Sea Water Drinking Experiments (see expanded document in Appendix 3)
The sea water experiments were approved by Dr. Becker-Freyseng (a former assistant of Dr. Strughold’s several years before the experiments took place) and conducted by Dr. Beiglboeck (from the Department of Aviation Medicine in the Surgeon General’s Office of the Air Force). Both were not from Dr. Strughold’s Institute at the time of the experiments. Dr. Schaefer (from the Medical Experimental and Instructional Division in Jueterbog) was under Dr. Strughold earlier in the war, but was detached by order of the Surgeon General of the Air Force (Dr. Schroeder, who had replaced Dr. Hippke) to work on the sea water experiments because of his expertise in making sea water drinkable using silver. He attended a planning meeting on the experiments in May 1944 at the German Air Ministry. At the Nuremberg Trials, Dr. Schaefer testified that he opposed the experiments, but was threatened that his behavior would be considered an act of sabotage (10: pages 77-78 and page 166).

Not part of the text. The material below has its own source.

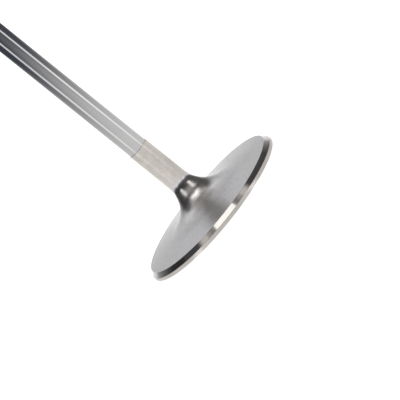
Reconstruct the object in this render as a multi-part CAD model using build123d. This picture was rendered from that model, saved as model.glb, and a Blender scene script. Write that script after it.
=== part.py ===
from build123d import *

import os
from math import cos, radians, sin, sqrt, tan

# A poppet valve for a piston engine, turned from one bar of steel and then ground.
# It stands on its combustion face, with +Z up the stem.
# The origin is the centre of the combustion face. Sizes are in millimetres and degrees.

# Overall
head_diameter = 55.0
overall_length = 127.0

# Head edge, from the combustion face up
margin_height = 1.2
seat_angle = 45.0
seat_face_width = 1.9
edge_round = 0.12

# Back of the head: a shallow cone, a wide blend, then the fillet that sweeps up into the neck
back_slope = 5.6
blend_slope = 30.0
blend_radius = 19.5
fillet_radius = 10.0

# Neck and ground stem. The neck stands upright, so the fillet ends at that slope.
upright_slope = 90.0
neck_diameter = 7.34
neck_top = 29.7
stem_diameter = 7.0
shoulder_angle = 45.0

# Tip end
keeper_groove_from_tip = 6.2
keeper_groove_radius = 1.5
keeper_groove_depth = 0.7
tip_chamfer = 0.7

# How close a vertex must lie to a named corner to be taken as that corner
corner_tolerance = 0.001


def arc_run(radius, steep, shallow):
    """Radial distance covered by an arc that turns from one slope to a shallower one."""
    return radius * (sin(radians(steep)) - sin(radians(shallow)))


def half_profile():
    """Half outline of the valve, in the plane of its axis, with every radius to the right."""
    head_r = head_diameter / 2
    neck_r = neck_diameter / 2
    stem_r = stem_diameter / 2

    # The seat leans back from the margin at its own angle
    seat_run = seat_face_width * cos(radians(seat_angle))
    seat_rise = seat_face_width * sin(radians(seat_angle))
    face_edge = Vector(head_r, 0)
    margin_top = Vector(head_r, margin_height)
    seat_top = Vector(head_r - seat_run, margin_height + seat_rise)

    # The cone takes up what the two arcs leave between the seat and the neck
    fillet_run = arc_run(fillet_radius, upright_slope, blend_slope)
    blend_run = arc_run(blend_radius, blend_slope, back_slope)
    cone_run = seat_top.X - neck_r - fillet_run - blend_run
    cone_inner = Vector(seat_top.X - cone_run, seat_top.Y + cone_run * tan(radians(back_slope)))

    # The neck is a little thicker than the stem, which is ground down to a small shoulder
    shoulder_rise = (neck_r - stem_r) * tan(radians(shoulder_angle))
    neck_end = Vector(neck_r, neck_top)
    stem_start = Vector(stem_r, neck_top + shoulder_rise)

    # The keeper groove is round at the bottom, so its width follows from its radius and depth
    groove_z = overall_length - keeper_groove_from_tip
    groove_half_width = sqrt(keeper_groove_radius**2 - (keeper_groove_radius - keeper_groove_depth) ** 2)
    groove_low = Vector(stem_r, groove_z - groove_half_width)
    groove_floor = Vector(stem_r - keeper_groove_depth, groove_z)
    groove_high = Vector(stem_r, groove_z + groove_half_width)

    chamfer_start = Vector(stem_r, overall_length - tip_chamfer)
    tip_edge = Vector(stem_r - tip_chamfer, overall_length)
    tip_centre = Vector(0, overall_length)

    with BuildSketch() as profile:
        with BuildLine():
            Polyline((0, 0), face_edge, margin_top, seat_top)
            cone = Line(seat_top, cone_inner)
            blend = JernArc(cone @ 1, cone % 1, blend_radius, back_slope - blend_slope)
            fillet_arc = JernArc(blend @ 1, blend % 1, fillet_radius, blend_slope - upright_slope)
            Polyline(fillet_arc @ 1, neck_end, stem_start, groove_low)
            ThreePointArc(groove_low, groove_floor, groove_high)
            Polyline(groove_high, chamfer_start, tip_edge, tip_centre, (0, 0))
        make_face()
        corners = [face_edge, margin_top, seat_top]
        fillet(vertices_at(profile, corners), radius=edge_round)
    return profile.sketch


def vertices_at(sketch, corners):
    """Vertices of a sketch that lie on the given corners."""
    return [
        vertex
        for vertex in sketch.vertices()
        if any((vertex.center() - corner).length < corner_tolerance for corner in corners)
    ]


def make_valve():
    """The whole valve as one turned solid."""
    upright = Plane.XZ * half_profile()
    return revolve(upright, axis=Axis.Z)


os.makedirs("parts", exist_ok=True)
valve = make_valve()
valve.label = "valve"
export_step(valve, "parts/valve.step")
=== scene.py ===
"""Studio scene of an engine valve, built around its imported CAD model.

The valve stands upright on its combustion face. The camera is turned, so that the stem points up
and to the left in the picture, as it does in the photograph. Lengths are in metres and angles in
degrees, unless a class says otherwise.
"""

import logging
import math
from dataclasses import dataclass, replace
from enum import Enum
from functools import cached_property
from typing import Callable, ClassVar, Iterator, Optional, Sequence, Union

import bpy
from mathutils import Matrix, Vector


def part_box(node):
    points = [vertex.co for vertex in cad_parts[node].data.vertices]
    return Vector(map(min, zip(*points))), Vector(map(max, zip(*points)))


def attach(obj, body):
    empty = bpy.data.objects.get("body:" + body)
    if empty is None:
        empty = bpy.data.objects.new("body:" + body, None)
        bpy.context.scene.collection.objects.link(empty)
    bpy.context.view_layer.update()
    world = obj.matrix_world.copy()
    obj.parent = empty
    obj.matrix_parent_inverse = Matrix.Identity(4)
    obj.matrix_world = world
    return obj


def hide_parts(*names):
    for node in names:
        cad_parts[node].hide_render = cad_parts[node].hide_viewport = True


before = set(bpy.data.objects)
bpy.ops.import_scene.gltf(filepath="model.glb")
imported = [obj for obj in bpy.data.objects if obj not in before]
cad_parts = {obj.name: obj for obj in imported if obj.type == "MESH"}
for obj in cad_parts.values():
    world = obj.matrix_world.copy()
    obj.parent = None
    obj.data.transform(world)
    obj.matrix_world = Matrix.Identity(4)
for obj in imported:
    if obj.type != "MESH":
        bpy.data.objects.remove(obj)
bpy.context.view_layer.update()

LOG = logging.getLogger("valve_scene")

CAD_NODE = "valve"
BODY = "root"
PIECE_NAME = "turned_valve"
BAKE_MAP = "OFBake"

MM = 0.001
MM_PER_METRE = 1000.0
MICROMETRE = 0.000001
FULL_TURN = 2 * math.pi
UP = Vector((0.0, 0.0, 1.0))

# A span is where a change starts and where it is complete, or the values at its two ends
Span = tuple[float, float]
Colour = tuple[float, float, float]
Face = tuple[int, ...]
Socket = bpy.types.NodeSocket
Outputs = bpy.types.NodeOutputs
Source = Union[Socket, float, Sequence[float]]

WHITE: Colour = (1.0, 1.0, 1.0)
BLACK: Colour = (0.0, 0.0, 0.0)


def sides(segments: int) -> list[Vector]:
    """Unit vectors that point away from the axis, evenly spaced round it."""
    angles = (FULL_TURN * index / segments for index in range(segments))
    return [Vector((math.cos(angle), math.sin(angle), 0.0)) for angle in angles]


def towards(azimuth: float, elevation: float) -> Vector:
    """Unit vector from the valve to a place on the set.

    Args:
        azimuth: Turn to the right from the camera's side.
        elevation: Height above the level.

    Returns:
        The vector.
    """
    turn, lift = math.radians(azimuth), math.radians(elevation)
    level = math.cos(lift)
    return Vector((level * math.sin(turn), -level * math.cos(turn), math.sin(lift)))


def turned_faces(rows: int, segments: int) -> list[Face]:
    """Faces of a turned surface that ends in a point on the axis at its foot and at its top.

    Args:
        rows: Rows of faces, from the foot up.
        segments: Faces in each row.

    Returns:
        The faces, which look outwards. The points are the foot, ring after ring, and the top.
    """
    faces: list[Face] = []
    top = (rows - 1) * segments + 1
    for row in range(rows):
        below = (row - 1) * segments + 1
        above = below + segments
        for index in range(segments):
            after = (index + 1) % segments
            if row == 0:
                faces.append((0, above + after, above + index))
            elif row == rows - 1:
                faces.append((top, below + index, below + after))
            else:
                faces.append((below + index, below + after, above + after, above + index))
    return faces


class Zone(Enum):
    """Surfaces of the valve that are finished differently, from the face up to the tip."""

    FACE = "combustion_face"
    MARGIN = "margin"
    SEAT = "seat"
    BACK = "head_back"
    NECK = "neck"
    SHOULDER = "shoulder"
    STEM = "stem"
    TIP = "tip_end"


class Value(Enum):
    """Kinds of value that a node group takes in or puts out."""

    NUMBER = "NodeSocketFloat"
    COLOUR = "NodeSocketColor"


@dataclass(frozen=True)
class Corner:
    """A corner of the half outline, in millimetres, and the finish of the run that leaves it."""

    radius: float
    height: float
    rounding: float
    zone: Zone

    @property
    def point(self) -> Vector:
        """The corner as a point of the outline."""
        return Vector((self.radius, self.height))


@dataclass(frozen=True)
class Ring:
    """One ring of the turned surface, in millimetres, its normal, and the finish of what follows."""

    radius: float
    height: float
    normal_out: float
    normal_up: float
    zone: Zone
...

The 40 designated test-subjects were brought specifically for this experiment from the Buchenwald concentration camp. They were transferred to Dachau with the prospect of an improvement in their conditions. The tests were designed to last for 12 days, but were canceled in many instances when health problems occurred in test subjects after less than a week. There were no deaths among in the prolonged exposure to salt water experiments, but serious complications and injuries did occur (14, 31). Because of the torturous, unethical character of the experiments, Dr. Schroeder was convicted and sentenced to life imprisonment at the Nuremberg Trials, Dr. Becker-Freyseng was convicted and sentenced to 20 years, and Dr. Beiglboeck was convicted and sentenced to 15 years. Dr. Schaefer was acquitted.